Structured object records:
---------------

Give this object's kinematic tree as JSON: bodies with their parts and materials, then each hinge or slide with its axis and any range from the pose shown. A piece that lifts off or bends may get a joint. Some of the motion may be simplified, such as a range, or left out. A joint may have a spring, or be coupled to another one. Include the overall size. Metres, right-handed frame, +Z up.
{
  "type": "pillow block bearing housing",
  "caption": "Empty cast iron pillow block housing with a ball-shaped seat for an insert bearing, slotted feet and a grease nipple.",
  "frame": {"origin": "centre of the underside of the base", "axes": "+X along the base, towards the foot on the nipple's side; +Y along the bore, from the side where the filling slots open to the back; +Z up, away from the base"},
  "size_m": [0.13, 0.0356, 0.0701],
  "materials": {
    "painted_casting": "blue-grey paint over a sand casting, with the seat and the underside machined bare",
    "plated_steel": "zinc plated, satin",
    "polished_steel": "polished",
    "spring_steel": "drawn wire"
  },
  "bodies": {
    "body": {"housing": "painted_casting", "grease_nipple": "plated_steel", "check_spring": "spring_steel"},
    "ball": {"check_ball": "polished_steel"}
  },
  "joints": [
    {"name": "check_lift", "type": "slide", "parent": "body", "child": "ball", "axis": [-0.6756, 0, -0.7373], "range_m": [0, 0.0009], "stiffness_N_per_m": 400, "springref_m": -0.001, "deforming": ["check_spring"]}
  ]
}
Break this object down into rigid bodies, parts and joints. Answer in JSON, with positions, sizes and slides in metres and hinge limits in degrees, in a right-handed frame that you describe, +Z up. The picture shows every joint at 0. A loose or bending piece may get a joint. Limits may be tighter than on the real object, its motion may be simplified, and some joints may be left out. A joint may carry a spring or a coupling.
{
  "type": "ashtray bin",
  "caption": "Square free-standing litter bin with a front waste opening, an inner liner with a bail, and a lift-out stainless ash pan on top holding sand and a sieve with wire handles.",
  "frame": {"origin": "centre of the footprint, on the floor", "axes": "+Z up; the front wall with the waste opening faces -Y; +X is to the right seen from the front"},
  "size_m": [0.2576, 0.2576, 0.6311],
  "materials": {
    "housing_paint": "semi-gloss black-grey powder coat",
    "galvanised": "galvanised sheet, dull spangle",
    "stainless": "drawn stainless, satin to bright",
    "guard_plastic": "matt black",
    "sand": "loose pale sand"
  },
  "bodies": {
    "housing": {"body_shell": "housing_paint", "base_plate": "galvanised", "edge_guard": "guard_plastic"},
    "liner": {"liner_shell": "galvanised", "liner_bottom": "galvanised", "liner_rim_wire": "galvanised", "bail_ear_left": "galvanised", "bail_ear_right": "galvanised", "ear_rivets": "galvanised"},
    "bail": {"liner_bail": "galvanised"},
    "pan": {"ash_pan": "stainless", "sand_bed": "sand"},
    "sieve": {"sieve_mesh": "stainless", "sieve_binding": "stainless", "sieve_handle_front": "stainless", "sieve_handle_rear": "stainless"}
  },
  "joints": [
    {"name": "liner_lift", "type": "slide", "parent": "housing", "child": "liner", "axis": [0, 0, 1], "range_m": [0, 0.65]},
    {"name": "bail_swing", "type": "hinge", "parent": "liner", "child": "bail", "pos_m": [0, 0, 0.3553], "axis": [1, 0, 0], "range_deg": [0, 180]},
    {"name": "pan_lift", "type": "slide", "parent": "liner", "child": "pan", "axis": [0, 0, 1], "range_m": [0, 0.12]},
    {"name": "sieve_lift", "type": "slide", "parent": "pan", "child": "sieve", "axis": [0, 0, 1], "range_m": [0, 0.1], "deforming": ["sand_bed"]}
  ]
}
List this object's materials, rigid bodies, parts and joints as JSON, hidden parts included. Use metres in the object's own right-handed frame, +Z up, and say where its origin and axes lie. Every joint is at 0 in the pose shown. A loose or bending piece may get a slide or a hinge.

---------------

* EXERCISE DETAILS *
Reproduce all of the data exactly as given.

* RESPONSE FOR THIS EXERCISE *
Give this object's kinematic tree as JSON: bodies with their parts and materials, then each hinge or slide with its axis and any range from the pose shown. A piece that lifts off or bends may get a joint. Some of the motion may be simplified, such as a range, or left out. A joint may have a spring, or be coupled to another one. Include the overall size. Metres, right-handed frame, +Z up.
{
  "type": "pillow block bearing housing",
  "caption": "Empty cast iron pillow block housing with a ball-shaped seat for an insert bearing, slotted feet and a grease nipple.",
  "frame": {"origin": "centre of the underside of the base", "axes": "+X along the base, towards the foot on the nipple's side; +Y along the bore, from the side where the filling slots open to the back; +Z up, away from the base"},
  "size_m": [0.13, 0.0356, 0.0701],
  "materials": {
    "painted_casting": "blue-grey paint over a sand casting, with the seat and the underside machined bare",
    "plated_steel": "zinc plated, satin",
    "polished_steel": "polished",
    "spring_steel": "drawn wire"
  },
  "bodies": {
    "body": {"housing": "painted_casting", "grease_nipple": "plated_steel", "check_spring": "spring_steel"},
    "ball": {"check_ball": "polished_steel"}
  },
  "joints": [
    {"name": "check_lift", "type": "slide", "parent": "body", "child": "ball", "axis": [-0.6756, 0, -0.7373], "range_m": [0, 0.0009], "stiffness_N_per_m": 400, "springref_m": -0.001, "deforming": ["check_spring"]}
  ]
}
Break this object down into rigid bodies, parts and joints. Answer in JSON, with positions, sizes and slides in metres and hinge limits in degrees, in a right-handed frame that you describe, +Z up. The picture shows every joint at 0. A loose or bending piece may get a joint. Limits may be tighter than on the real object, its motion may be simplified, and some joints may be left out. A joint may carry a spring or a coupling.
{
  "type": "ashtray bin",
  "caption": "Square free-standing litter bin with a front waste opening, an inner liner with a bail, and a lift-out stainless ash pan on top holding sand and a sieve with wire handles.",
  "frame": {"origin": "centre of the footprint, on the floor", "axes": "+Z up; the front wall with the waste opening faces -Y; +X is to the right seen from the front"},
  "size_m": [0.2576, 0.2576, 0.6311],
  "materials": {
    "housing_paint": "semi-gloss black-grey powder coat",
    "galvanised": "galvanised sheet, dull spangle",
    "stainless": "drawn stainless, satin to bright",
    "guard_plastic": "matt black",
    "sand": "loose pale sand"
  },
  "bodies": {
    "housing": {"body_shell": "housing_paint", "base_plate": "galvanised", "edge_guard": "guard_plastic"},
    "liner": {"liner_shell": "galvanised", "liner_bottom": "galvanised", "liner_rim_wire": "galvanised", "bail_ear_left": "galvanised", "bail_ear_right": "galvanised", "ear_rivets": "galvanised"},
    "bail": {"liner_bail": "galvanised"},
    "pan": {"ash_pan": "stainless", "sand_bed": "sand"},
    "sieve": {"sieve_mesh": "stainless", "sieve_binding": "stainless", "sieve_handle_front": "stainless", "sieve_handle_rear": "stainless"}
  },
  "joints": [
    {"name": "liner_lift", "type": "slide", "parent": "housing", "child": "liner", "axis": [0, 0, 1], "range_m": [0, 0.65]},
    {"name": "bail_swing", "type": "hinge", "parent": "liner", "child": "bail", "pos_m": [0, 0, 0.3553], "axis": [1, 0, 0], "range_deg": [0, 180]},
    {"name": "pan_lift", "type": "slide", "parent": "liner", "child": "pan", "axis": [0, 0, 1], "range_m": [0, 0.12]},
    {"name": "sieve_lift", "type": "slide", "parent": "pan", "child": "sieve", "axis": [0, 0, 1], "range_m": [0, 0.1], "deforming": ["sand_bed"]}
  ]
}
List this object's materials, rigid bodies, parts and joints as JSON, hidden parts included. Use metres in the object's own right-handed frame, +Z up, and say where its origin and axes lie. Every joint is at 0 in the pose shown. A loose or bending piece may get a slide or a hinge.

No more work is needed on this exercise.